Maps have long surpassed the simple goal of getting people from point A to point B, with the availability of online mapping tools that show parks, train stations, places of interest, and snapshots of homes and streets.
For firefighters and municipal employees like OEM staff, construction and tax officials, digital maps like the ones provided by the New Jersey Meadowlands Commission (NJMC) are becoming increasingly helpful, allowing users to look at specific items like fire hydrants, chemical storage facilities, and even manholes.
Last month, the NJMC launched enhanced digital municipal mapping tools that provide more layers of data for free to the 14 municipalities it serves, including Secaucus, North Bergen and Jersey City.
Layers of data
The new maps feature a more efficient and user-friendly interface and datasets including sanitary sewer and storm water lines, zoning, land use, acreage, building footprints, and more.
“Think of a layer as a layer cake. You can put one layer on top of the other. It is almost like Google where you can add on business data and all types of information. In our case it is parcel, zoning, and land use,” said Dom Elefante, NJMC Geographic Information Systems Administrator.
The GIS team is part of the Commission’s Meadowlands Environmental Research Institute (MERI), which implemented the upgrades and maintains the Mapping Tools. GIS has been collecting property information since 1993.
“As a regional planning agency, property information is the bedrock of what we do,” said Brian Aberback, spokesperson for the NJMC. “In the beginning we would give towns software with programs. Now with advanced technology we can do a web-based version.”
“It is almost like Google where you can add on business data and all types of information.” – Dom Elefante
Secaucus represents roughly 3,500 properties of the 100,000 visible in the maps, which includes vacant properties, commercial properties, parks, and residential land.
“Every property in Secaucus is on there,” said Brian Aberback, spokesperson for NJMC. “The maps are constantly updated when we see there is a new business in town.”
Finding hazardous chemicals during emergencies
“Our data is specifically geared for first responders of the town,” said Elefante. “If they were called to a fire, they can actually pull up on one of their laptops an aerial view along with the Right-to-Know (RTK) data of that facility.” The RTK data refers to environmental laws that require facilities to disclose the location of any chemicals on their property to the Department of Environmental Protection. If a property stores propane, for example, that would appear on the maps.

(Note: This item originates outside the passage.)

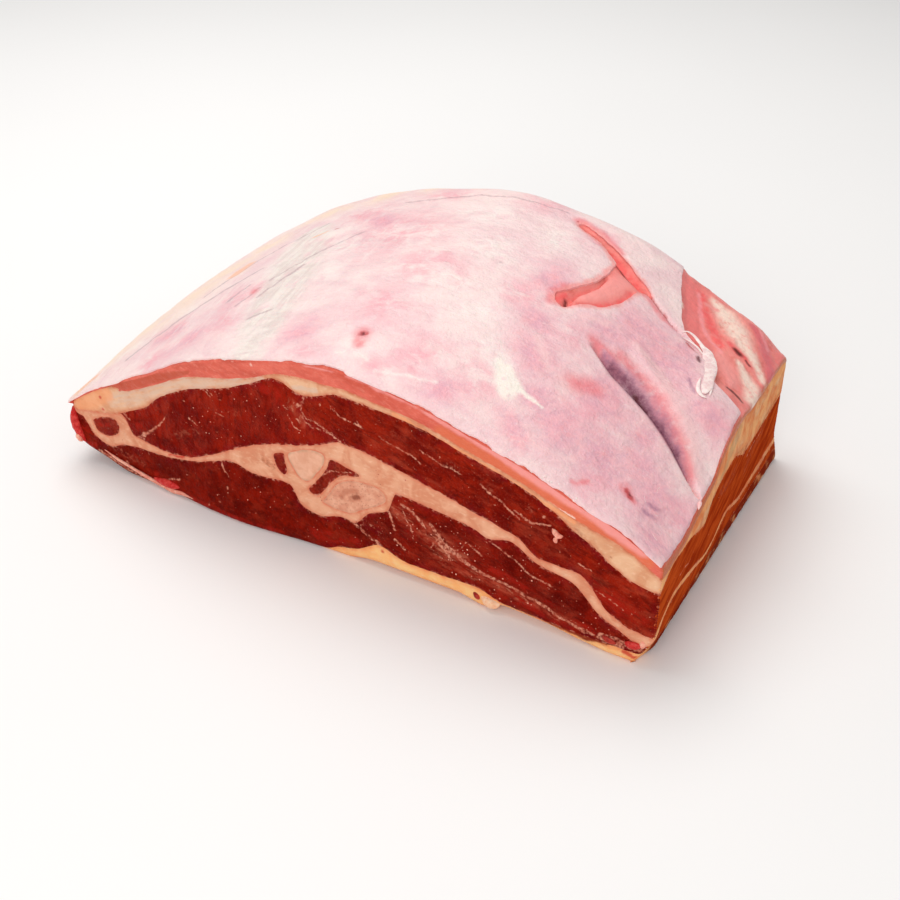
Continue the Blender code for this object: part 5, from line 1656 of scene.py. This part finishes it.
def add_strip(name, line, up, material, flat, uneven, seed):
    """A closed rounded strip along points of X, Y, Z and half width."""
    lengths = np.linalg.norm(np.diff(line[:, :3], axis=0), axis=1)
    at = np.concatenate([[0], np.cumsum(lengths)])
    rows = max(int(at[-1] / STRIP_STEP), LEAST_ROWS)
    s = STRIP_END * np.sin(np.linspace(-math.pi / 2, math.pi / 2, rows))
    where = (s / STRIP_END + 1) / 2 * at[-1]
    centre = np.stack([np.interp(where, at, line[:, k]) for k in range(4)], 1)
    for _ in range(PATH_SMOOTHING):
        centre[1:-1] = (centre[:-2] + 2 * centre[1:-1] + centre[2:]) / 4
    along = np.gradient(centre[:, :3], axis=0)
    along /= np.linalg.norm(along, axis=1)[:, None] + 1e-12
    side = np.cross(along, np.array(up, float))
    side /= np.linalg.norm(side, axis=1)[:, None]
    lift = np.cross(side, along)
    angle = np.linspace(0, 2 * math.pi, STRIP_SIDES, endpoint=False)[:, None]
    radius = (centre[:, 3] * (1 - s**4) ** 0.5)[:, None, None]
    ring = (side[:, None] * np.cos(angle) + flat * lift[:, None] * np.sin(angle)) * radius
    body = (centre[:, None, :3] + ring).reshape(-1, 3)
    body += ring.reshape(-1, 3) * (uneven * rough_lumps(body, STRIP_LUMPS, seed))[:, None]
    points = np.concatenate([body, centre[:1, :3], centre[-1:, :3]])
    index = np.arange(len(body)).reshape(rows, STRIP_SIDES)
    first, last = index[0], index[-1]
    start = np.stack([np.roll(first, -1), first, np.full(STRIP_SIDES, len(body))], 1)
    stop = np.stack([last, np.roll(last, -1), np.full(STRIP_SIDES, len(body) + 1)], 1)
    faces = np.concatenate([quads(index), start, stop])
    corners = points[faces]
    volume = np.einsum("ij,ij->i", corners[:, 0], np.cross(corners[:, 1], corners[:, 2])).sum()
    return add_object(name, points, faces if volume > 0 else faces[:, ::-1], material)


# %% [markdown]
# Strips on the top are given by X, Y and half width, and laid on the membrane at a small height.
# %% Curl and fold on the top
TOP_SCRAPS = {
    "fascia_scrap": (tissue, 0.25, 0.14, 0.06, 7, """
        103 32 .9, 106.5 30.4 1.8, 109.4 26 2.6, 111.6 20 3.1, 113.2 14 2.3, 114.8 8 2.9,
        115.8 3.4 2"""),
    "fascia_edge_left": (fascia, 0.4, 0.45, 0.08, 3, """
        111.4 11 .3, 112.2 6.4 .7, 113.4 3 .9, 115.4 1.4 .8, 117.4 2 .6"""),
    "fascia_edge_right": (fascia, 0.4, 0.45, 0.08, 4, """
        104 32.6 .5, 108 31 .8, 111.6 26.6 .5, 114 20 .7, 115.4 14 .4, 116.8 8 .7, 117.8 4 .5"""),
    "fascia_edge_arm": (fascia, 0.4, 0.45, 0.08, 5, """
        95.4 32.4 .3, 96.8 34.6 .6, 99.4 34.8 .6, 102.4 33 .8, 106.4 31 .6"""),
    "fascia_edge_thread": (fascia, 0.4, 0.45, 0.08, 6, """
        96.4 30.6 .3, 99 31 .4, 103 30 .5, 106.4 28 .4"""),
    "membrane_lip": (pink_fold, 0.1, 0.6, 0.22, 7, """
        122.8 -26.4 .4, 125 -28.3 1, 128.2 -30.4 1.1, 130.2 -33 1, 130.9 -36 .5"""),
}


def top_place(x, y, lift):
    """A point on the membrane at x and y in mm, lifted by some mm."""
    v = np.array([(y * MM - FRONT_Y) / DEPTH])
    u = np.array([x * MM])
    u = u + inset_at(u, v, crown(u, v))
    return x, y, float(skin(u, v)[0]) / MM + lift


for name, (material, lift, flat, uneven, seed, line) in TOP_SCRAPS.items():
    line = [(*top_place(x, y, lift), width) for x, y, width in path(line)]
    add_strip(name, np.array(line) * MM, (0, 0, 1), material, flat, uneven, seed)

# %% [markdown]
# Scraps at the edges of the front cut are given by X, Y, Z and half width.
# %% Scraps at the front
SCRAP_UNEVEN, FIRST_SCRAP_SEED = 0.22, 11
SCRAPS = {
    "tip_scrap_front": (wet_scrap, "lean", 0.8, """
        -130.6 -70.2 24.6 1, -129.9 -71 21.5 1.8, -129.4 -71.6 18 2.3, -128.3 -71.9 14.8 2.1,
        -126.6 -72.2 12 1.8, -124.6 -72.2 9.6 1.2"""),
    "tip_scrap_back": (dark_scrap, "lean", 0.8, """
        -130.8 -68.4 22.6 1.3, -130.4 -67.6 18.4 1.8, -129.6 -67 14.6 1.5"""),
    "tip_scrap_pale": (pink_fat, "lean", 0.8, """
        -128.2 -73.2 13.2 1, -126.8 -73.5 11.4 1.4, -125.4 -73.2 10.2 1"""),
    "crumb_front": (pink_fat, "fat", 0.7, """
        92.6 -72 46.6 .8, 93.8 -72.3 45.2 1.3, 95.2 -72.4 44.2 1.2, 96.6 -72.1 45 .8"""),
    "crumb_front_small": (pink_fat, "fat", 0.7, """
        94.4 -72.2 43.6 .8, 94 -72.4 42.2 .9, 94.6 -72.1 41.2 .5"""),
    "corner_scrap_red": (wet_scrap, "lean", 0.6, """
        122 -71.9 8.6 1.2, 124.2 -72.2 8.4 1.8, 126.6 -72 8.8 1.6, 128 -71.6 9.6 .9"""),
    "corner_scrap_dark": (dark_scrap, "lean", 0.6, """
        113.6 -71.9 7.8 .8, 116.2 -72.2 7 1.3, 119 -72 6.6 .8"""),
    "corner_crumb": (pink_fat, "fat", 0.8, """
        128 -70.9 12.8 .8, 128.6 -71.2 10.6 1.3, 128 -71.4 8.2 1.1"""),
    "edge_fringe": (pink_fat, "fat", 0.7, """
        -115 -71.7 8.6 .5, -108 -72.1 6.4 .8, -98 -72.3 4.2 .7, -91 -72.6 3 .9, -84 -72.9 2 .8,
        -77 -73.4 1.5 1.2, -72 -73.8 2.4 1, -66 -74.2 2.2 .5"""),
    "edge_flap": (wet_scrap, "lean", 0.7, """
        -88 -72.6 4 .8, -83 -72.8 3.9 1.7, -78 -73.2 4.4 2.1, -73.4 -73.5 4.8 1"""),
    "floor_nub": (cream_crumb, "fat", 0.8, """
        65.6 -71.2 5 1.2, 68.4 -71.8 3.8 2, 71.2 -71.8 3.4 1.8, 73.6 -71.4 4.4 1"""),
    "floor_nub_red": (dark_scrap, "lean", 0.7, """
        62.6 -71.4 5.8 .7, 64.2 -71.8 4.4 1.2, 65.2 -71.9 3.4 .8"""),
}
for seed, (name, (material, slot, flat, line)) in enumerate(SCRAPS.items(), FIRST_SCRAP_SEED):
    add_strip(name, in_mm(line), (0, -1, 0), material, flat, SCRAP_UNEVEN, seed)

# %% [markdown]
# Crumbs from the saw, pale beads of moisture along the membrane's front edge, and loose white fibres
# on the membrane are many small copies on a surface. The beads are pale and opaque, so they are
# also painted highlights where the wet edge glints. Geometry Nodes place them: points are spread
# over chosen triangles, a small shape is put on each, and the copies are made real.
# %% A tree that scatters
def scatter_tree(name, values, material, shape):
    """A node tree that puts copies of a small shape on a surface, and its named inputs."""
    tree = bpy.data.node_groups.new(name, "GeometryNodeTree")
    sockets = {}
    for label, value in {"Surface": None, **values}.items():
        kind = {type(None): "Geometry", int: "Int", float: "Float"}[type(value)]
        sockets[label] = tree.interface.new_socket(
            label, in_out="INPUT", socket_type="NodeSocket" + kind)
    tree.interface.new_socket("Pieces", in_out="OUTPUT", socket_type="NodeSocketGeometry")
    given = tree.nodes.new("NodeGroupInput").outputs
    spread = add_node(tree, "GeometryNodeDistributePointsOnFaces", {
        "Mesh": given["Surface"], "Density": given["Density"], "Seed": given["Seed"]})
    limits = {2: given["Smallest"], 3: given["Largest"], "Seed": given["Seed"]}
    size = add_node(tree, "FunctionNodeRandomValue", limits)[1]
    thin = add_node(tree, "ShaderNodeMath", {0: size, 1: given["Flatness"]}, operation="MULTIPLY")
    scale = add_node(tree, "ShaderNodeCombineXYZ", {"X": size, "Y": size, "Z": thin[0]})
    angle = add_node(tree, "FunctionNodeRandomValue", {3: given["Spin"]}, data_type="FLOAT")[1]
    spin = add_node(tree, "FunctionNodeAxisAngleToRotation", {"Axis": (0, 0, 1), "Angle": angle})
    turned = add_node(tree, "FunctionNodeRotateRotation", {
        "Rotation": spread["Rotation"], "Rotate By": spin[0]}, rotation_space="LOCAL")
    copies = add_node(tree, "GeometryNodeInstanceOnPoints", {
        "Points": spread["Points"], "Instance": shape(tree), "Rotation": turned[0], "Scale": scale[0]})
    real = add_node(tree, "GeometryNodeRealizeInstances", {0: copies[0]})
    painted = add_node(tree, "GeometryNodeSetMaterial", {"Geometry": real[0], "Material": material})
    add_node(tree, "NodeGroupOutput", {0: painted[0]})
    return tree, sockets


# %% Small shapes
HAIR_START, HAIR_MIDDLE, HAIR_END = (-0.5, 0, 0), (0.05, 0.22, 0.05), (0.5, -0.04, 0)
HAIR_RADIUS = 0.020


def grain_shape(tree):
    """A ball of eighty faces, one unit across its radius."""
    return add_node(tree, "GeometryNodeMeshIcoSphere", {"Radius": 1.0, "Subdivisions": 2})["Mesh"]


def hair_shape(tree):
    """A short bent fibre, one unit long."""
    bend = add_node(tree, "GeometryNodeCurveQuadraticBezier", {
        "Resolution": 7, "Start": HAIR_START, "Middle": HAIR_MIDDLE, "End": HAIR_END})
    tip = add_node(tree, "GeometryNodeCurvePrimitiveCircle", {"Resolution": 5, "Radius": HAIR_RADIUS})
    return add_node(tree, "GeometryNodeCurveToMesh", {
        "Curve": bend[0], "Profile Curve": tip[0], "Fill Caps": True})[0]


# %% Running the tree
def scatter(name, surface, values, material, slot, shape=grain_shape):
    """Runs the tree on some triangles and keeps the result as a plain piece."""
    points, triangles = surface
    used, index = np.unique(triangles, return_inverse=True)
    base = bpy.data.meshes.new(name + " surface")
    base.from_pydata(points[used].tolist(), [], index.reshape(-1, 3).tolist())
    holder = bpy.data.objects.new(name + " surface", base)
    bpy.context.scene.collection.objects.link(holder)
    tree, sockets = scatter_tree(name, values, material, shape)
    modifier = holder.modifiers.new(name, "NODES")
    modifier.node_group = tree
    for label, value in values.items():
        modifier[sockets[label].identifier] = value
    graph = bpy.context.evaluated_depsgraph_get()
    made = bpy.data.meshes.new_from_object(holder.evaluated_get(graph))
    holder.modifiers.remove(modifier)
    bpy.data.objects.remove(holder)
    places = np.empty(len(made.vertices) * 3)
    made.vertices.foreach_get("co", places)
    made.calc_loop_triangles()
    faces = np.empty(len(made.loop_triangles) * 3, np.int32)
    made.loop_triangles.foreach_get("vertices", faces)
    bpy.data.meshes.remove(made)
    return add_object(name, places.reshape(-1, 3), faces.reshape(-1, 3), material)


def beaded_edge(x, y):
    """Whether points in mm lie on the wet front edge, whose pale beads are painted highlights."""
    line = "60 -70.6 .7, 70 -70.6 1.2, 84 -70.4 1.3, 98 -70.4 .9, 104 -70.4 .5"
    return line_distance(np.stack([x, y], 1) * MM, path(line)) < 1


# %% Crumbs, beads and fibres
FULL_TURN, FIBRE_TURN = 6.28, 1.2
FRONT_CUT = -71
LABELS = ("Density", "Seed", "Smallest", "Largest", "Flatness", "Spin")
SCATTERED = {
    "fat_crumbs_right": (
        "lower_muscle_right", lambda x, y, z: (y < FRONT_CUT) & (z > 6), pink_fat, "fat",
        (26000.0, 3, 0.00012, 0.00034, 0.6, FULL_TURN)),
    "fat_crumbs_left": (
        "upper_muscle_left", lambda x, y, z: (y < FRONT_CUT) & (x > -70) & (z > 34), pink_fat, "fat",
        (14000.0, 5, 0.00010, 0.00028, 0.6, FULL_TURN)),
    "fat_crumbs_low": (
        "lower_muscle_left", lambda x, y, z: y < FRONT_CUT, pink_fat, "fat",
        (9000.0, 8, 0.00010, 0.00028, 0.6, FULL_TURN)),
    "lean_crumbs_seam": (
        "seam_layer", lambda x, y, z: y < FRONT_CUT, dark_scrap, "lean",
        (7000.0, 13, 0.00010, 0.00026, 0.5, FULL_TURN)),
    # pale opaque beads: moisture, and painted highlights where the wet edge glints
    "moisture_and_glint_beads": (
        "membrane", lambda x, y, z: beaded_edge(x, y), tissue, "membrane",
        (340000.0, 21, 0.00010, 0.00050, 0.5, FULL_TURN)),
    "loose_fibres": (
        "membrane", lambda x, y, z: (z > 40) & (x < 125) & (y > -66), fascia, "membrane",
        (1400.0, 34, 0.0012, 0.0030, 1.0, FIBRE_TURN), hair_shape),
}
for name, (surface, keep, material, slot, values, *shape) in SCATTERED.items():
    points, triangles = cut_surfaces[surface]
    kept = triangles[keep(*(points[triangles].mean(axis=1) / MM).T)]
    scatter(name, (points, kept), dict(zip(LABELS, values)), material, slot, *shape)


# %% [markdown]
# The joint lies on a plain pale floor under soft light: a broad lamp above and behind, a weaker
# one in front, and an even sky. Soft light keeps the wet surface from breaking into hard spots.
# %% Floor
FLOOR_HALF = 2.0


def add_floor():
    """A plain pale floor."""
    mesh = bpy.data.meshes.new("floor")
    corners = [(FLOOR_HALF * x, FLOOR_HALF * y, 0) for x, y in ((-1, -1), (1, -1), (1, 1), (-1, 1))]
    mesh.from_pydata(corners, [], [(0, 1, 2, 3)])
    finish = Finish("pale floor")
    finish.colour = finish.blend(finish.grain(0.4, 2), (244, 243, 242), (250, 249, 248))
    mesh.materials.append(finish.done(0.9, gloss=0.1))
    floor = bpy.data.objects.new("floor", mesh)
    bpy.context.scene.collection.objects.link(floor)


add_floor()

# %% Light
LAMP_AIM = Vector((0, 0, 0.04))
SKY_STRENGTH = 0.42


def add_lamp(name, place, size, watts, colour):
    """A square softbox that faces the joint."""
    lamp = bpy.data.lights.new(name, "AREA")
    lamp.shape = "SQUARE"
    lamp.size, lamp.energy, lamp.color = size, watts, colour
    holder = bpy.data.objects.new(name, lamp)
    holder.location = place
    holder.rotation_euler = (LAMP_AIM - Vector(place)).to_track_quat("-Z", "Y").to_euler()
    bpy.context.scene.collection.objects.link(holder)
    print(name, watts, "W")


add_lamp("broad lamp", (-0.35, 0.25, 1.0), 0.9, 7.6, (1, 0.985, 0.97))
add_lamp("front lamp", (0.25, -0.95, 0.55), 0.6, 4.6, (1, 0.98, 0.96))
sky = bpy.data.worlds.new("even sky")
sky.use_nodes = True
set_inputs(sky.node_tree.nodes["Background"], {"Color": (1, 1, 1, 1), "Strength": SKY_STRENGTH})
bpy.context.scene.world = sky
bpy.context.scene.view_settings.view_transform = "Standard"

First responders can also learn more about the nature of the material by clicking on it or access contact information about the property owner. The mapping tools also help firefighters find the nearest fire hydrants and turn around space for heavy firefighting equipment with greater ease instead of relying on paper maps or binders.
Other uses of the maps include easily accessing zoning information and property boundaries when notifying residents of a variance on a surrounding property or determining where a surge will occur in case of future flooding.
The new maps also include information about sanitary sewer, storm water lines and manholes.
“We are at an early stage of the utility mapping effort. What this entails is gathering the utility infrastructure for the towns,” said Elefante. The maps can link reports to any blockages found in the sewer lines through the use of a VAC truck and camera van that goes out whenever a town needs help with a sewer line.
The GIS team offers year-round refresher and training courses on the Mapping Tools for municipal officials and first responders. The NJMC is the planning and zoning authority for the 30.4-square-mile Meadowlands District.